Kiplingers - 4 ways to simplify investing


Personal Finance

Kiplinger's Magazine had a great article this month about how to simplify investing for people who don't have the time and/or the knowledge to trade stocks everyday.

1. Don't sweat timing.

2. Don't chase performance.

3. Get the right mix and stay put.

4. Rebalance once a year.

Don't sweat timing - Timing the market is very tough to do, professional will tell you they can do it, but the reality is, that over time, most professional investors may have a good year or two, but they will eventually revert to the mean. The best way to overcome timing is to use "Dollar-Cost Averaging". This is where you contribute a set dollar amount each month instead of investing a lump sum. This will help to even out the highs and lows of investing.

Don't chase performance - The ups and downs professional investors have is why you also do not want to chase performance. As I stated before, an investor may have a good year or two, but odds are he is eventually going to average at or below the market, and his fees are going to be higher, so in the long run, you will make less. There are exceptions of course, Warren Buffett has beat the market for the last 30 years (incredible). There are a handle full of others that have beat the market for a few years running. But to pick these few out years ago, before they were stars, when it really counted, out of the thousands of investors would have been near impossible.

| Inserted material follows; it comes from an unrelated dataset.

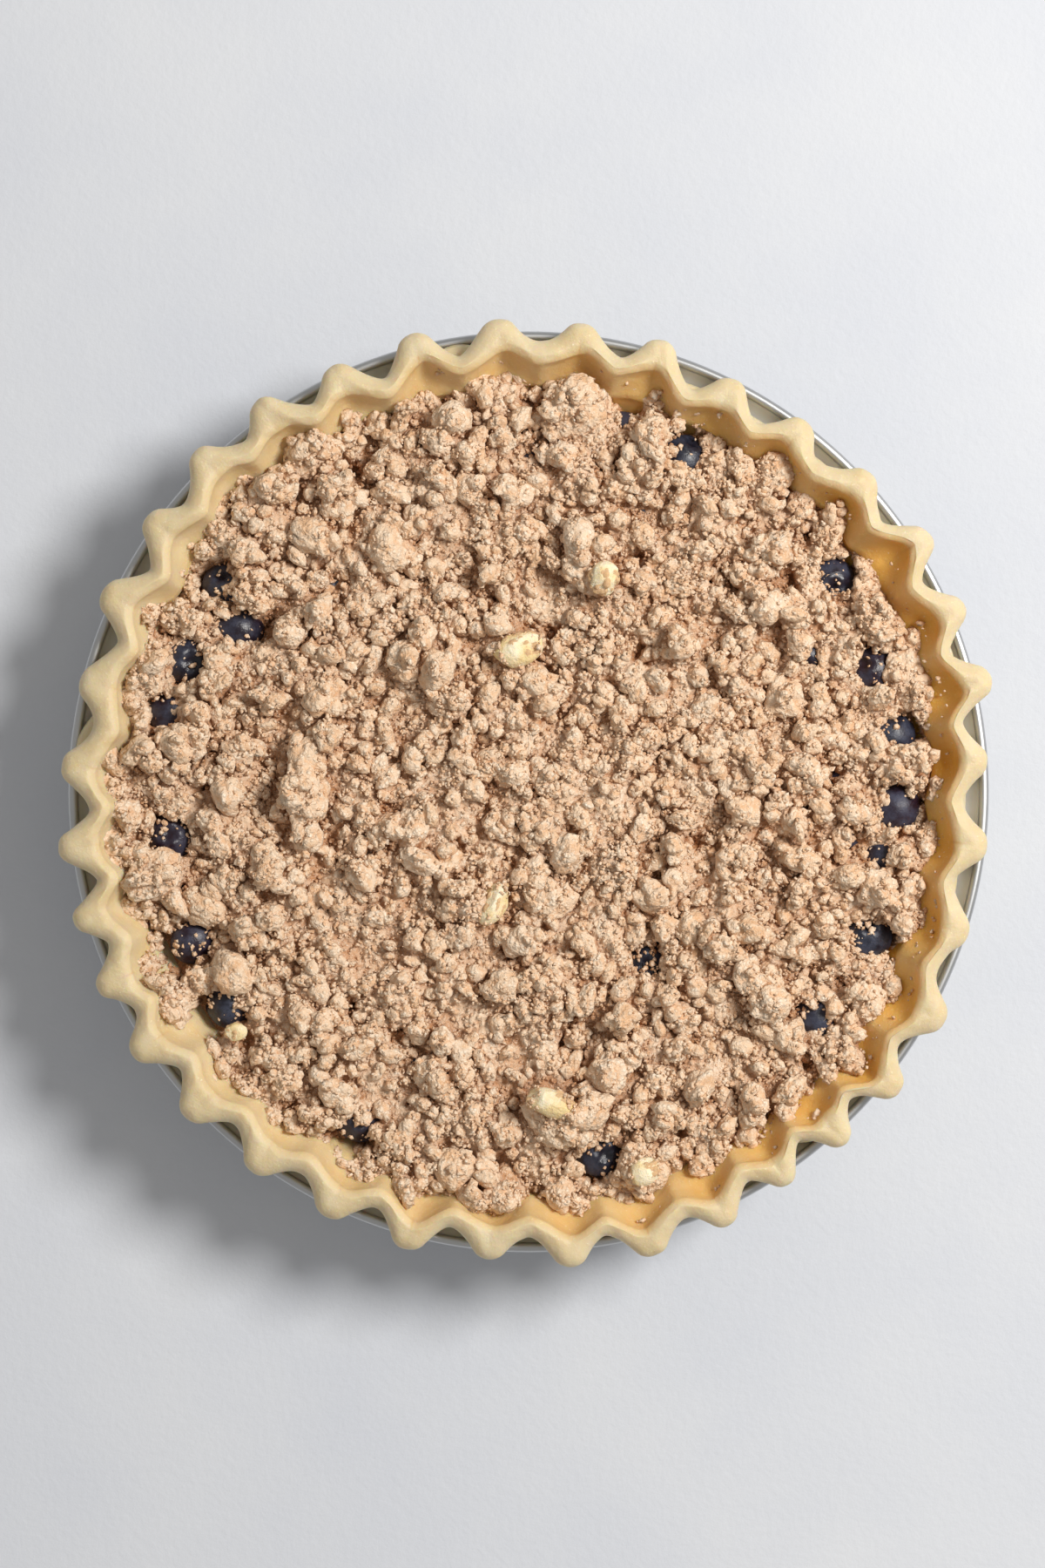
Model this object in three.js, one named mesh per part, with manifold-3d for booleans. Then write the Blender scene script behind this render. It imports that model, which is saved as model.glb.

Get the right mix and stay put - Getting the right asset mix is the key, and then sticking with it through thick and thin. The general strategy for a mix is that your age is the percent of your assets you have in bonds. So if you are 20 years old, you have 20% of you assets in bonds. You can sway this either way depending on what your level of aggressiveness is, but most people are loss averse, so this is a good strategy.

Rebalance every year - It may be tough to sell those funds that are doing so well and buy the ones that aren't but when the tide turns, you will be glad you did it. When you hear about all of the money that people lost in the "Crash", if they had stuck with an asset allocation of 60% stocks and 40% bonds/cash, they would have lost only 60% of their money. Instead, people were riding the good times and putting all of their money in stocks. Also, by rebalancing, if after the crash you had reinvested your 60% in stocks, you would have made back most of your money. The majority of the gains after the crash were made within the first year, but everyone was too scared to reinvest.